[What you need to do] Each line that follows should be printed again exactly as it stands.

[Start of Collected data]

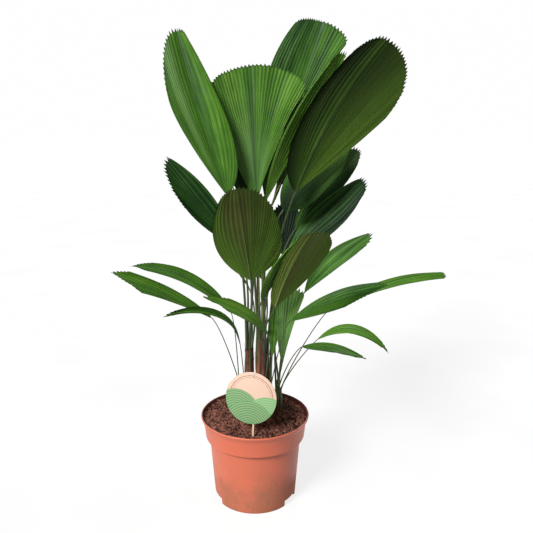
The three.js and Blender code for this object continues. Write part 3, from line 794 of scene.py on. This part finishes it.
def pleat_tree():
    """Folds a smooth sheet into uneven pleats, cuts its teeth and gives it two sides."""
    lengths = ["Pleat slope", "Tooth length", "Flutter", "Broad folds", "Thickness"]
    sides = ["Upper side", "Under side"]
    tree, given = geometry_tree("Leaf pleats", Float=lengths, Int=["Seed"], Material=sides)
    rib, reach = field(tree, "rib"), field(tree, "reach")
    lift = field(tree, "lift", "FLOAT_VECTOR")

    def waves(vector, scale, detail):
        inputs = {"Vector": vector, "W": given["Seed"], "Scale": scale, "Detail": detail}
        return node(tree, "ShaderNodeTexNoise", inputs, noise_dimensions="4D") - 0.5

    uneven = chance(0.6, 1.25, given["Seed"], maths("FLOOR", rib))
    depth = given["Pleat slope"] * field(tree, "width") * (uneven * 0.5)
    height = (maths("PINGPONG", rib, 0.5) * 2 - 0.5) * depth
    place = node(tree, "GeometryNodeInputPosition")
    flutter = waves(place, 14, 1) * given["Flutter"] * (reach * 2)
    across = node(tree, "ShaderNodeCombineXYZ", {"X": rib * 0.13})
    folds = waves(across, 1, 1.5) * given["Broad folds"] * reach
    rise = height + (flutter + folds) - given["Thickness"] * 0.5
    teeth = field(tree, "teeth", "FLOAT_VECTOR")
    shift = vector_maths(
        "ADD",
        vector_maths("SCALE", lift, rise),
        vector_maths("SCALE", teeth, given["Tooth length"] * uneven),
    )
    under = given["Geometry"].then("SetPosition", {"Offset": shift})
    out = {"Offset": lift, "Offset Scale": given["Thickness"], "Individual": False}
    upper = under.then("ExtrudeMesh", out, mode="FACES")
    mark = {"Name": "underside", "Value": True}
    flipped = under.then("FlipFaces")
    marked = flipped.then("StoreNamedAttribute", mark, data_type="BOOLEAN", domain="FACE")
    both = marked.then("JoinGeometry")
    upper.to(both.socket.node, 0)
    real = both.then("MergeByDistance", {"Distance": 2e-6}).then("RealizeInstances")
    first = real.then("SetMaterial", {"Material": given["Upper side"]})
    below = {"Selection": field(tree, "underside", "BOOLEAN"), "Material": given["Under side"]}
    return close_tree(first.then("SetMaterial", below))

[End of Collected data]

[Reply to the task]
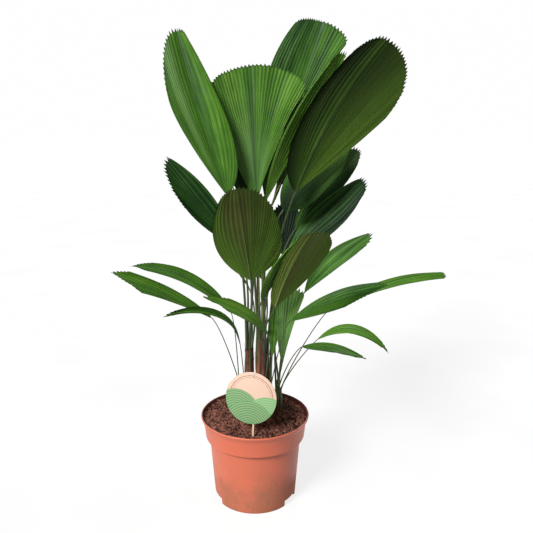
The three.js and Blender code for this object continues. Write part 3, from line 794 of scene.py on. This part finishes it.
def pleat_tree():
    """Folds a smooth sheet into uneven pleats, cuts its teeth and gives it two sides."""
    lengths = ["Pleat slope", "Tooth length", "Flutter", "Broad folds", "Thickness"]
    sides = ["Upper side", "Under side"]
    tree, given = geometry_tree("Leaf pleats", Float=lengths, Int=["Seed"], Material=sides)
    rib, reach = field(tree, "rib"), field(tree, "reach")
    lift = field(tree, "lift", "FLOAT_VECTOR")

    def waves(vector, scale, detail):
        inputs = {"Vector": vector, "W": given["Seed"], "Scale": scale, "Detail": detail}
        return node(tree, "ShaderNodeTexNoise", inputs, noise_dimensions="4D") - 0.5

    uneven = chance(0.6, 1.25, given["Seed"], maths("FLOOR", rib))
    depth = given["Pleat slope"] * field(tree, "width") * (uneven * 0.5)
    height = (maths("PINGPONG", rib, 0.5) * 2 - 0.5) * depth
    place = node(tree, "GeometryNodeInputPosition")
    flutter = waves(place, 14, 1) * given["Flutter"] * (reach * 2)
    across = node(tree, "ShaderNodeCombineXYZ", {"X": rib * 0.13})
    folds = waves(across, 1, 1.5) * given["Broad folds"] * reach
    rise = height + (flutter + folds) - given["Thickness"] * 0.5
    teeth = field(tree, "teeth", "FLOAT_VECTOR")
    shift = vector_maths(
        "ADD",
        vector_maths("SCALE", lift, rise),
        vector_maths("SCALE", teeth, given["Tooth length"] * uneven),
    )
    under = given["Geometry"].then("SetPosition", {"Offset": shift})
    out = {"Offset": lift, "Offset Scale": given["Thickness"], "Individual": False}
    upper = under.then("ExtrudeMesh", out, mode="FACES")
    mark = {"Name": "underside", "Value": True}
    flipped = under.then("FlipFaces")
    marked = flipped.then("StoreNamedAttribute", mark, data_type="BOOLEAN", domain="FACE")
    both = marked.then("JoinGeometry")
    upper.to(both.socket.node, 0)
    real = both.then("MergeByDistance", {"Distance": 2e-6}).then("RealizeInstances")
    first = real.then("SetMaterial", {"Material": given["Upper side"]})
    below = {"Selection": field(tree, "underside", "BOOLEAN"), "Material": given["Under side"]}
    return close_tree(first.then("SetMaterial", below))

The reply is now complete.